Others neighbors said property values could suffer. Several recalled a teen who was shot in July during an out-of-control party at a house rented in Bath. “[I] worry it might happen right around the corner. I don’t feel comfortable to take my dog out for a walk or to be alone [in] the backyard because of all the strangers in the area,” Leigh Sumner, 18, wrote to her Councilman Rich Swirsky, in whose ward the disagreement sprouted.

“It’s just a lot of fear-mongering,” Maianu said.

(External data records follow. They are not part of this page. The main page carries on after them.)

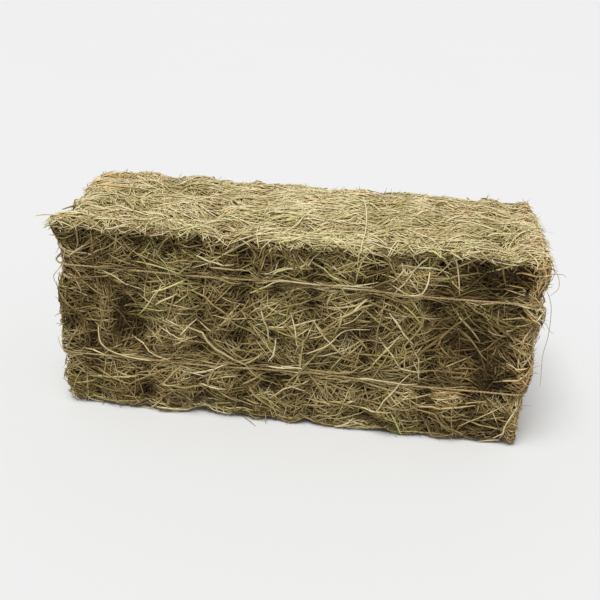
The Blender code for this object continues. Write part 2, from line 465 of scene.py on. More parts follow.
# %% What the skin looks like at a place
LUMP = 0.0075
END_LUMP = 1.3
PIT = 0.017
SEAM = 0.0080
SEAM_REACH = 0.014
FOOT_DRAW = 0.007
EDGE_DRAW = 0.007
BAND_REACH = 0.024
TAILS_MIDDLE = Vector((0.020, 0.0, 0.0))
CLEAR_REACH = 0.020
CLEAR_FADE = 0.014
PITS = (
    # how far along the front, how high, and how wide, in millimetres
    (432, 358, 42), (352, 228, 52), (365, 345, 38), (85, 398, 22), (-245, 382, 22),
    (-490, 335, 34), (225, 392, 18), (-100, 60, 22), (-385, 296, 20), (500, 0, 30),
    (180, 85, 20), (-30, 372, 18), (-330, 160, 20), (60, 240, 18),
)


def pit_at(place):
    """1 in the middle of a pit and 0 outside: those of the front, and a scatter on the other sides."""
    found = smooth((noise.noise(place * 13.0 + Vector((3.0, 9.0, 1.0))) - 0.34) / 0.16)
    for pit in PITS:
        x, z, reach = (part / 1000 for part in pit)
        away = (place - Vector((x, cad_low.y, z))).length
        found = max(found, smooth(1.35 - away / reach))
    return found


def lump_at(place):
    """How far a point of the relaxed skin is pressed in."""
    near_end = smooth((abs(place.x) - LENGTH / 2.0 + 0.060) / 0.045)
    broad = noise.noise(place * 17.0) + 0.6 * noise.noise(place * 38.0 + Vector((7.0, 1.0, 4.0)))
    under = max(-0.0015, LUMP * (broad + 0.30) * (1.0 + END_LUMP * near_end)) + PIT * pit_at(place)
    beside = smooth(1.0 - place.z / 0.060) * FOOT_DRAW
    from_edge = LENGTH / 2.0 - abs(place.x) + DEPTH / 2.0 - abs(place.y)
    beside += smooth(1.0 - from_edge / 0.055) * EDGE_DRAW * smooth((cad_high.z - place.z) / 0.04)
    seam = SEAM * seam_at(place) * (1.0 - pit_at(place))
    return under + beside + seam * smooth((cad_high.z - place.z) / 0.05)


def band_at(place):
    """1 at a twine and 0 a few centimetres from it."""
    away = min(abs(place.z - twine_height(level, place.x, place.y)) for level in TWINE_LEVELS.values())
    return 1.0 - smooth(away / BAND_REACH)


def clear_at(place):
    """1 round a knot and its tails, which lie open on the back."""
    away = min((place - knot_place(name) - TAILS_MIDDLE).length for name in TWINES)
    return 1.0 - smooth((away - CLEAR_REACH) / CLEAR_FADE)


def seam_at(place):
    """1 in a seam between two flakes and 0 outside."""
    away = min(abs(place.x - seam) for seam in SEAMS)
    return 1.0 - smooth(away / SEAM_REACH)


print(len(PITS), "pits on the front,", len(SEAMS), "seams")

# %% [markdown]
# ## Making the skin
# Each point is pressed in along the box's own way out, not along the skin's normal, which would fold it
# at the edges. Every point then remembers that way, and how deep in a pit or seam it lies, how near a
# twine it is, and whether it must stay clear for a knot.

# %% Skin


def make_skin():
    solid = bmesh.new()
    for node in FLAKES:
        solid.from_mesh(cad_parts[node].data)
    form = BVHTree.FromBMesh(solid)
    grid = box_grid(SKIN_CELLS)
    size = cad_high - cad_low
    half = Vector((0.5, 0.5, 0.5))
    ways_out = []
    for vertex in grid.verts:
        share = vertex.co + half
        nominal = Vector([cad_low[axis] + size[axis] * share[axis] for axis in range(3)])
        vertex.co, out = dropped(form, nominal)
        ways_out.append(out)
    relax(grid, SKIN_RELAX)
    for vertex, out in zip(grid.verts, ways_out):
        vertex.co -= out * lump_at(vertex.co) * (1.0 - 0.7 * smooth((-out.z - 0.5) / 0.4))
    relax(grid, 1)
    mesh = bpy.data.meshes.new("skin")
    grid.to_mesh(mesh)
    grid.free()
    solid.free()
    mesh.shade_smooth()
    layer = mesh.attributes.new("out", "FLOAT_VECTOR", "POINT")
    layer.data.foreach_set("vector", [part for out in ways_out for part in out])
    return mesh


def remember(mesh, name, found):
    """Keep a number on each point of the skin, for the tree to read."""
    layer = mesh.attributes.new(name, "FLOAT", "POINT")
    layer.data.foreach_set("value", [found(vertex.co) for vertex in mesh.vertices])


SKIN_MESH = make_skin()
# painted shade: this number darkens the straw in pits and seams
remember(SKIN_MESH, "pit", lambda place: max(pit_at(place), seam_at(place)))
remember(SKIN_MESH, "band", band_at)
remember(SKIN_MESH, "seam", seam_at)
remember(SKIN_MESH, "clear", clear_at)
SKIN = add_object("skin", SKIN_MESH)
print("skin", len(SKIN_MESH.vertices), "points")

# %% [markdown]
# ## What stems and twine share
# A stem, a strand of twine and a hair on it are all a line with a section run along it. So are the
# steps that make them: a number by chance, a number kept on a point, a line on a point, a closed tube,
# a finish.

# %% Helpers for lines and sections


def random_value(tree, low, high, seed):
    settings = {"data_type": "FLOAT"}
    return tree.add("FunctionNodeRandomValue", settings, {"Min": low, "Max": high, "Seed": seed})


def named(tree, name, data_type="FLOAT"):
    settings = {"data_type": data_type}
    return tree.add("GeometryNodeInputNamedAttribute", settings, {"Name": name}, "Attribute")


def store(tree, geometry, name, value, data_type="FLOAT"):
    settings = {"data_type": data_type, "domain": "POINT"}
    sockets = {"Geometry": geometry, "Name": name, "Value": value}
    return tree.add("GeometryNodeStoreNamedAttribute", settings, sockets)


def facing(tree, ahead, up):
    """A turn that takes a line's own length along a heading."""
    settings = {"primary_axis": "X", "secondary_axis": "Z"}
    sockets = {"Primary Axis": ahead, "Secondary Axis": up}
    return tree.add("FunctionNodeAxesToRotation", settings, sockets)


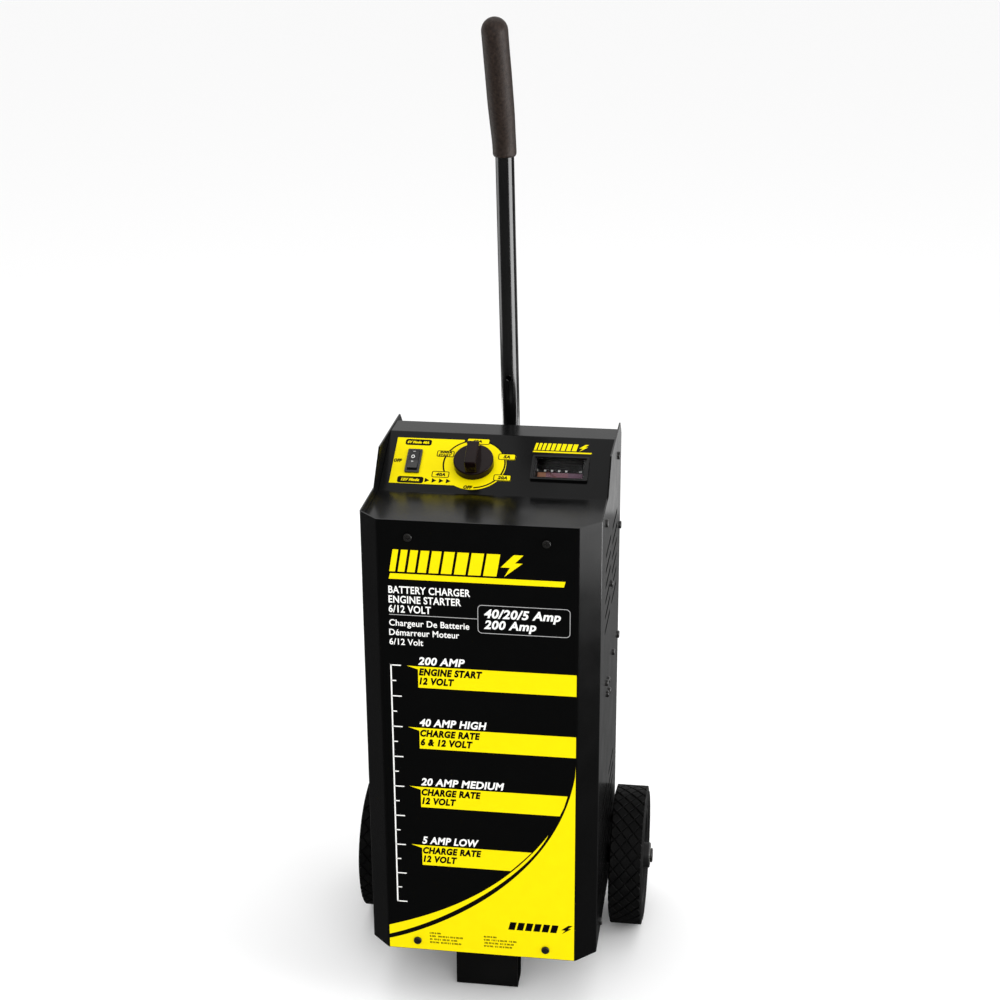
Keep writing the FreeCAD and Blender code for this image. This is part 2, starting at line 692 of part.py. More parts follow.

Maianu, who is active in his church, has two kids and keeps a crib upstairs from the days when he and his wife fostered children. Before he stopped renting in July, he said he rejected 90 percent of applicants and accepted only families who agreed, in writing, not to have parties. In town for weddings, funerals or graduations, guests were asked to park in his driveway or garage. Never was there more traffic than a Friday night dinner party, he said.

Regulations vary

Even with a rise in the use of websites like Airbnb and VRBO (Vacation Rentals by Owner), regulations on short-term rentals vary across Ohio, if they exist at all.

Most cities, like Akron, have yet to regulate the “sharing economy,” which includes peer-to-peer renting or sharing of everything from car rides and bicycles to office space and bedrooms.

Many have outlawed short-term rentals.

“We completely banned it,” said Chris Randles, Fairlawn’s building and zoning commissioner. “Basically anything [rented for] less than 30 continuous days is banned in Fairlawn.”

Fairlawn established the ban a couple of years ago. “The biggest issue was that it’s a commercial enterprise that council didn’t want in our residential districts,” said Randles, echoing the reason Akron officials gave.

The Cleveland City Council, ahead of the Republican National Convention, adopted a regulatory framework to limit the days a home can be occupied by anyone but the owner. The guidelines set rules to protect neighbors and levied a hotel occupancy tax, which is collected by the online companies that host the rental listings and handle cash transactions.

One year after Cleveland and Cuyahoga County agreed to let the company collect the 5.5 percent bed tax, Airbnb announced in June that it had remitted $544,000.

In Sandusky, commissioners voted earlier this year to limit “transient rentals” to certain zones within the city. A hotel tax and a $500 registration fee also apply. Flouting that law for a third time results in a $1,500 fine.

Akron regulation

The Maianu case has set the stage for action in Akron.

“We are looking to draft regulations that are simple and fair, preserve the residential character of neighborhoods and promote safety,” said Ellen Lander-Nischt, spokeswoman for Akron Mayor Dan Horrigan.

Zoning and planning staff are exploring how other cities govern short-term rentals. Eventually, Horrigan’s planning staff will present a plan to the City Council. Currently, city ordinances only cover rooming houses and hotels.

“No recommendations have been made yet as we continue to do research, Lander-Nischt said of striking a limited use policy. “And I would imagine this will take some time.”

The quicker Akron moves, the sooner it can be certain that it is not losing tax revenue.

Airbnb spokesman Ben Breit said his company makes hosts aware of their responsibility to pay all related taxes. The company informs them of local rates, but can’t guarantee or know whether the host is making those payments.

Though Maianu did most of his business on VRBO, which lists 16 rentals in or around Akron, Airbnb has a much more extensive local footprint.

“There are currently 80 Akron residents who actively share their homes on Airbnb,” said Breit, a public affairs agent for the Silicon Valley company. “The typical Akron Airbnb host earns $3,900 a year … through hosting. About 46 percent of Akron’s Airbnb listings are simply extra, unused rooms in a host’s full-time residence [i.e. empty nesters].”